The MIT.nano Immersion Lab is MIT's multidisciplinary space designed to visualize complex data and prototype immersive technologies. It supports AR and VR research, motion capture, and digital–physical interaction for users across science, engineering, and the arts.
Modern neurosurgical techniques demand extreme precision, especially in pediatric hydrocephalus surgery. For years, young surgeons had to travel across the world to learn from experts like Dr. Benjamin Warf at Boston Children’s Hospital. These procedures are rare and delicate, and the skills are traditionally passed down only through direct mentorship.
To break this barrier, pediatric neurosurgeon Giselle Coelho founded EDUCSIM and partnered with MIT.nano’s Immersion Lab. Together, they created a volumetric VR avatar of Dr. Warf, allowing residents to learn from him remotely as if he were standing beside them.
Warf visited MIT.nano on several occasions to be digitally “captured,” including performing an operation on the physical baby model while wearing MANUS Quantum Metagloves and clothing embedded with sensors. Here’s how Quantum Metagloves addressed the challenges:
MANUS gloves provide high-precision sensor data, capturing joint positions, rotations, and angles in real time. This allows the digital model to preserve the exact details of Warf’s technique, from how he stabilizes instruments to how he performs delicate surgical tasks, rather than reducing hand movement to broad gestures. The resulting finger-level data becomes a precise training reference that residents can observe and replicate.
MANUS gloves are compatible with VR environments and can support workflows in surgical simulators and mixed-reality training systems. By synchronizing positional tracking, body posture, and hand-motion data, MANUS enables the surgeon to appear as a fully realized digital twin in immersive environments. Trainees can observe technique from multiple angles, receive real-time guidance, and experience spatial presence rather than static demonstrations.

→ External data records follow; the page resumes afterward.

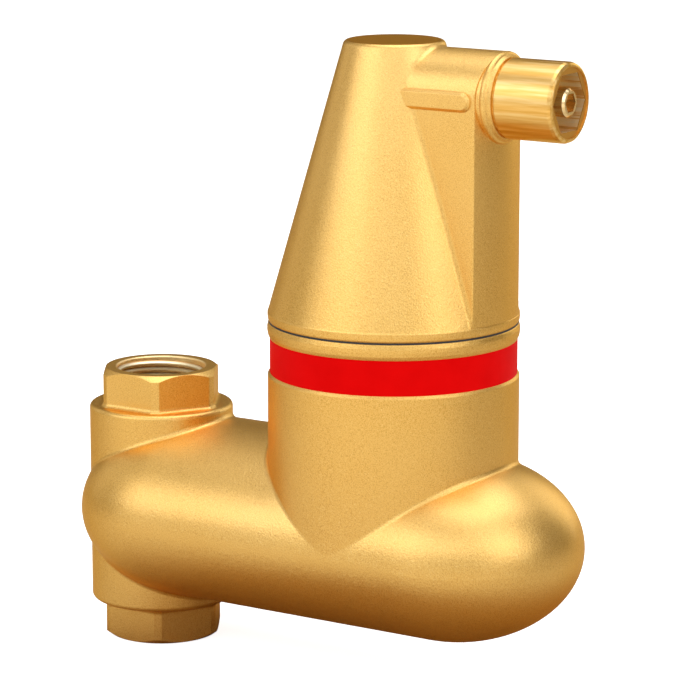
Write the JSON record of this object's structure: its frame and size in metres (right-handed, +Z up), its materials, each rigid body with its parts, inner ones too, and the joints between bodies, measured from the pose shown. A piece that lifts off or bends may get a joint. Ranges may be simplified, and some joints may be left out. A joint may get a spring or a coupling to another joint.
{
  "type": "air separator",
  "caption": "Brass air separator for a vertical pipe: capsule flow body with two threaded ports, conical air cap with float vent, and a red band.",
  "frame": {"origin": "centre of the lower port's mouth, on the pipe axis", "axes": "+Z up the pipe axis to the upper port, +X from the pipe towards the chamber and the vent outlet"},
  "size_m": [0.1616, 0.0724, 0.1849],
  "materials": {
    "cast_brass": "shot-blasted, satin",
    "polished_brass": "turned and polished",
    "turned_brass": "turned",
    "red_label": "smooth film, semi-gloss",
    "sheet_steel": "stamped stainless sheet",
    "ring_steel": "stamped thin stainless strip",
    "pin_steel": "ground stainless",
    "float_plastic": "moulded polypropylene, natural",
    "white_plastic": "moulded acetal",
    "black_rubber": "moulded, dry"
  },
  "bodies": {
    "casting": {"body_casting": "cast_brass", "label_band": "red_label", "ring_basket": "sheet_steel", "pall_ring_1": "ring_steel", "pall_ring_2": "ring_steel", "pall_ring_3": "ring_steel", "pall_ring_4": "ring_steel", "pall_ring_5": "ring_steel", "pall_ring_6": "ring_steel", "pall_ring_7": "ring_steel", "pall_ring_8": "ring_steel", "ring_retainer": "sheet_steel", "guide_bush": "white_plastic", "cap_o_ring": "black_rubber", "air_cap": "cast_brass", "valve_bracket": "sheet_steel", "valve_seat": "turned_brass", "pivot_pin": "pin_steel", "vent_sleeve": "polished_brass", "sleeve_o_ring": "black_rubber"},
    "float": {"float_shell": "float_plastic", "float_base": "float_plastic", "float_guide_pin": "pin_steel", "float_eye": "sheet_steel"},
    "lever_arm": {"lever": "sheet_steel", "lever_pad": "black_rubber", "link_pin": "pin_steel"},
    "seal_carrier": {"shutoff_seal": "black_rubber"},
    "vent_screw": {"vent_screw": "turned_brass", "screw_o_ring": "black_rubber"}
  },
  "joints": [
    {"name": "float_travel", "type": "slide", "parent": "casting", "child": "float", "axis": [0, 0, 1], "range_m": [0, 0.00534]},
    {"name": "lever_swing", "type": "hinge", "parent": "casting", "child": "lever_arm", "pos_m": [0.09, 0, 0.1619], "axis": [0, 1, 0], "range_deg": [0, 22.01]},
    {"name": "seal_travel", "type": "slide", "parent": "casting", "child": "seal_carrier", "axis": [-1, 0, 0], "range_m": [0, 0.002]},
    {"name": "screw_turn", "type": "hinge", "parent": "seal_carrier", "child": "vent_screw", "pos_m": [0.125, 0, 0.1709], "axis": [-1, 0, 0], "range_deg": [0, 720.05]}
  ],
  "couplings": [
    {"joint": "lever_swing", "follows": "float_travel", "rad_per_m": 71.869},
    {"joint": "screw_turn", "follows": "seal_travel", "rad_per_m": 6283.2}
  ]
}
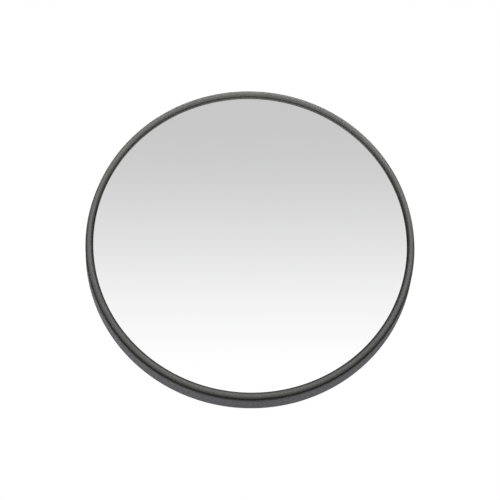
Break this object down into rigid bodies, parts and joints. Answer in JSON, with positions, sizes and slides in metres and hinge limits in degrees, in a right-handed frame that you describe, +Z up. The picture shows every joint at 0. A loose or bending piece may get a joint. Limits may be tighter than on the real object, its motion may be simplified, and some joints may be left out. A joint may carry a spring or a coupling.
{
  "type": "convex security mirror",
  "caption": "Round convex security mirror with a rubber edge and moulded back, on a telescoping wall arm that swivels and tilts.",
  "frame": {"origin": "centre of the wall plate's back face", "axes": "+Y points into the wall, the mirror faces -Y at rest, +Z is up and +X is to the right of a viewer facing the wall"},
  "size_m": [0.4572, 0.3334, 0.4572],
  "materials": {
    "mirrored_acrylic": "polished",
    "edge_rubber": "satin",
    "seal_foam": "matte",
    "housing_plastic": "satin",
    "powder_coat": "satin",
    "zinc_steel": "satin",
    "nylon": "satin",
    "knob_plastic": "satin",
    "brass": "satin",
    "cast_aluminium": "satin"
  },
  "bodies": {
    "wall_bracket": {"wall_plate": "powder_coat", "outer_tube": "powder_coat", "gusset_left": "powder_coat", "gusset_right": "powder_coat", "tube_collar": "knob_plastic", "clamp_nut": "powder_coat"},
    "clamp_tip": {"clamp_pad": "brass"},
    "clamp_handle": {"clamp_screw": "zinc_steel", "clamp_knob": "knob_plastic"},
    "extension_arm": {"extension_tube": "zinc_steel", "rear_slide_bush": "nylon", "pan_fork": "powder_coat", "pan_bolt": "zinc_steel"},
    "pan_lock_disc": {"pan_knob_washer": "zinc_steel"},
    "pan_lock_handle": {"pan_knob": "knob_plastic", "pan_knob_insert": "brass"},
    "knuckle_unit": {"swivel_knuckle": "cast_aluminium", "pan_bush": "nylon", "tilt_bush": "nylon", "pan_friction_disc_upper": "nylon", "pan_friction_disc_lower": "nylon", "tilt_friction_disc_left": "nylon", "tilt_friction_disc_right": "nylon"},
    "mirror_head": {"tilt_fork": "powder_coat", "tilt_bolt": "zinc_steel", "mounting_plate": "powder_coat", "reinforcing_plate": "zinc_steel", "plate_bolt_1": "zinc_steel", "plate_bolt_2": "zinc_steel", "plate_bolt_3": "zinc_steel", "plate_bolt_4": "zinc_steel", "plate_washer_1": "zinc_steel", "plate_washer_2": "zinc_steel", "plate_washer_3": "zinc_steel", "plate_washer_4": "zinc_steel", "plate_nut_1": "zinc_steel", "plate_nut_2": "zinc_steel", "plate_nut_3": "zinc_steel", "plate_nut_4": "zinc_steel", "rear_housing": "housing_plastic", "lens_seal_ring": "seal_foam", "mirror_lens": "mirrored_acrylic", "rim_gasket": "edge_rubber"},
    "tilt_lock_disc": {"tilt_knob_washer": "zinc_steel"},
    "tilt_lock_handle": {"tilt_knob": "knob_plastic", "tilt_knob_insert": "brass"}
  },
  "joints": [
    {"name": "arm_extension", "type": "slide", "parent": "wall_bracket", "child": "extension_arm", "axis": [0, -1, 0], "range_m": [0, 0.08]},
    {"name": "clamp_tip_travel", "type": "slide", "parent": "wall_bracket", "child": "clamp_tip", "axis": [1, 0, 0], "range_m": [0, 0.00125]},
    {"name": "clamp_screw_turn", "type": "hinge", "parent": "clamp_tip", "child": "clamp_handle", "pos_m": [0.0154, -0.114, 0], "axis": [1, 0, 0], "range_deg": [0, 360]},
    {"name": "pan_swivel", "type": "hinge", "parent": "extension_arm", "child": "knuckle_unit", "pos_m": [0, -0.172, 0], "axis": [0, 0, 1], "range_deg": [-50, 50]},
    {"name": "tilt_swivel", "type": "hinge", "parent": "knuckle_unit", "child": "mirror_head", "pos_m": [0, -0.206, 0], "axis": [1, 0, 0], "range_deg": [-45, 45]},
    {"name": "pan_disc_travel", "type": "slide", "parent": "extension_arm", "child": "pan_lock_disc", "axis": [0, 0, -1], "range_m": [0, 0.00125]},
    {"name": "pan_knob_turn", "type": "hinge", "parent": "pan_lock_disc", "child": "pan_lock_handle", "pos_m": [0, -0.172, -0.0194], "axis": [0, 0, -1], "range_deg": [0, 360]},
    {"name": "tilt_disc_travel", "type": "slide", "parent": "mirror_head", "child": "tilt_lock_disc", "axis": [1, 0, 0], "range_m": [0, 0.00125]},
    {"name": "tilt_knob_turn", "type": "hinge", "parent": "tilt_lock_disc", "child": "tilt_lock_handle", "pos_m": [0.0194, -0.206, 0], "axis": [1, 0, 0], "range_deg": [0, 360]}
  ],
  "couplings": [
    {"joint": "clamp_screw_turn", "follows": "clamp_tip_travel", "rad_per_m": 5026.5},
    {"joint": "pan_knob_turn", "follows": "pan_disc_travel", "rad_per_m": 5026.5},
    {"joint": "tilt_knob_turn", "follows": "tilt_disc_travel", "rad_per_m": 5026.5}
  ]
}
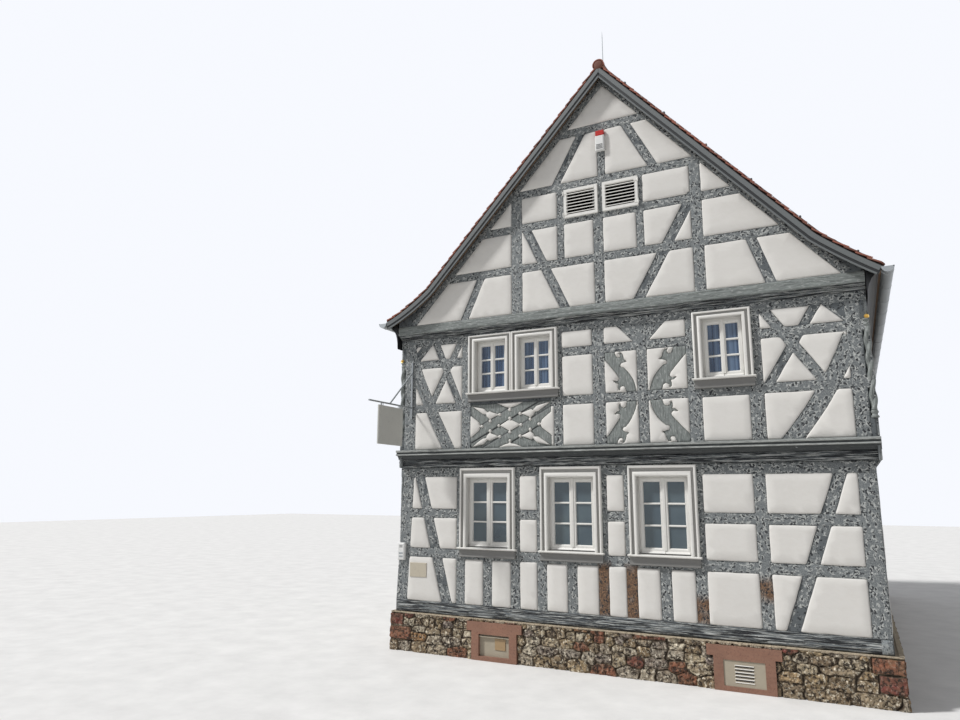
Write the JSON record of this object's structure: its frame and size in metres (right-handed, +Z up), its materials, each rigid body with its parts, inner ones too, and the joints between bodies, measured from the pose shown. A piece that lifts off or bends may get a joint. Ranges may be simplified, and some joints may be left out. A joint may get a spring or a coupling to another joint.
{
  "type": "half timbered house",
  "caption": "Small half timbered town house with its gable to the street: rubble plinth, two framed storeys with plastered panels, carved braces, steep tiled roof with flared eaves.",
  "frame": {"origin": "on the underside of the front plinth, on the line of the ground floor's front timbers and midway between its side walls", "axes": "+X along the street front to the right as seen from the street, +Y into the house along the ridge, +Z up"},
  "size_m": [8.2965, 12.33, 9.632],
  "materials": {
    "rubble": "rough tan and ochre rubble stone in wide pale mortar joints",
    "sandstone": "worn red sandstone, pecked face",
    "cover": "painted render and zinc sheet",
    "boards": "old floor boards",
    "timber": "slate grey painted oak, adzed, weathered, worn along the edges",
    "plaster": "warm off-white trowelled lime plaster with rounded edges",
    "tiles": "old fired plain tiles, matt red brown with lichen",
    "grey_boards": "grey painted boards, weathered",
    "zinc": "weathered zinc, dull",
    "white_paint": "cream white oil paint on wood",
    "glass": "clear window glass",
    "sign_paint": "grey beige painted board",
    "white_plastic": "matt white plastic"
  },
  "bodies": {
    "root": {"plinth_front": "rubble", "plinth_rear": "rubble", "plinth_sides": "rubble", "cellar_surrounds": "sandstone", "cellar_panels": "cover", "ground_floor": "boards", "ground_frame_front": "timber", "ground_frame_rear": "timber", "ground_frame_sides": "timber", "ground_infill_front": "plaster", "ground_infill_rear": "plaster", "ground_infill_sides": "plaster", "jetty_beam": "timber", "upper_floor": "boards", "upper_frame_front": "timber", "upper_frame_rear": "timber", "upper_frame_sides": "timber", "upper_infill_front": "plaster", "upper_infill_rear": "plaster", "upper_infill_sides": "plaster", "carved_braces": "timber", "corner_columns": "timber", "gable_beam": "timber", "attic_floor": "boards", "gable_frame_front": "timber", "gable_frame_rear": "timber", "gable_infill_front": "plaster", "gable_infill_rear": "plaster", "roof_left": "tiles", "roof_right": "tiles", "ridge_tiles": "tiles", "barge_boards": "grey_boards", "eaves_cornices": "grey_boards", "gutters": "zinc", "window_casings": "white_paint", "window_casements": "white_paint", "window_glass": "glass", "louvred_shutters": "white_paint", "yard_door": "grey_boards", "door_steps": "sandstone", "sign_bracket": "zinc", "sign_board": "sign_paint", "wall_siren": "white_plastic", "bell_box": "white_plastic", "lightning_rod": "zinc"}
  },
  "joints": []
}
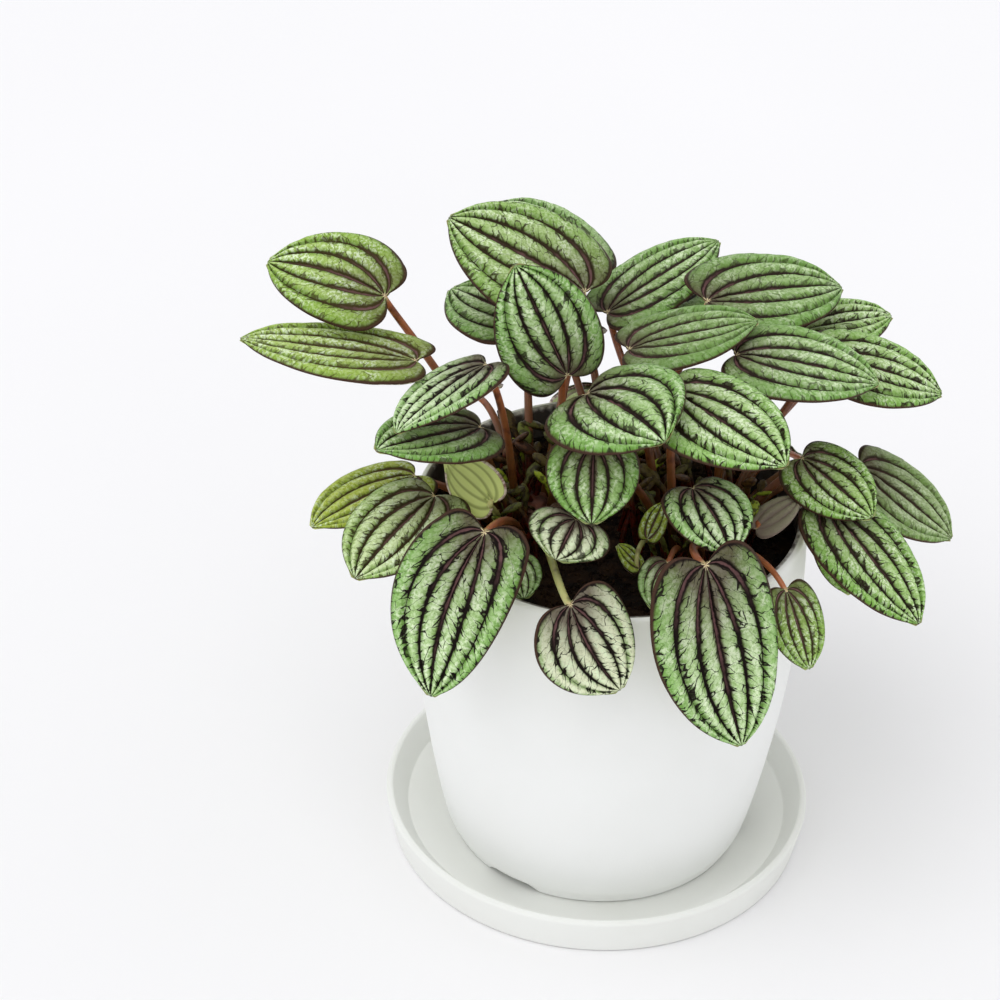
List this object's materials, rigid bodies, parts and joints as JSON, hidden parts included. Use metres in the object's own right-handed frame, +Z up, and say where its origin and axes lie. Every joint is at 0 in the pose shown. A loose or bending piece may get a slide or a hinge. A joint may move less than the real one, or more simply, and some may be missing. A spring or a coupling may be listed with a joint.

“These technologies have mostly been used for entertainment or VFX or CGI. But we’re applying it now for real medical practice and real learning.”
— Talis Reks, AR/VR technologist, MIT.nano Immersion Lab
The project with Warf and EDUCSIM enables residents over 3,000 miles away in Brazil to observe and interact with the avatar of a world-class neurosurgeon, and to practice delicate surgery on a realistic baby brain model.
“If one day we could have avatars, like this one from Giselle, in remote places showing people how to do things and answering questions without the cost or time of travel, I think it could be really powerful,” says Warf, who has spent years training pediatric neurosurgeons worldwide.
Looking ahead, the combination of MANUS gloves’ precision hand-motion capture and VR/AR environments can support broader applications such as remote surgical mentoring, teleoperated robotics, industrial skill transfer, and global training workflows.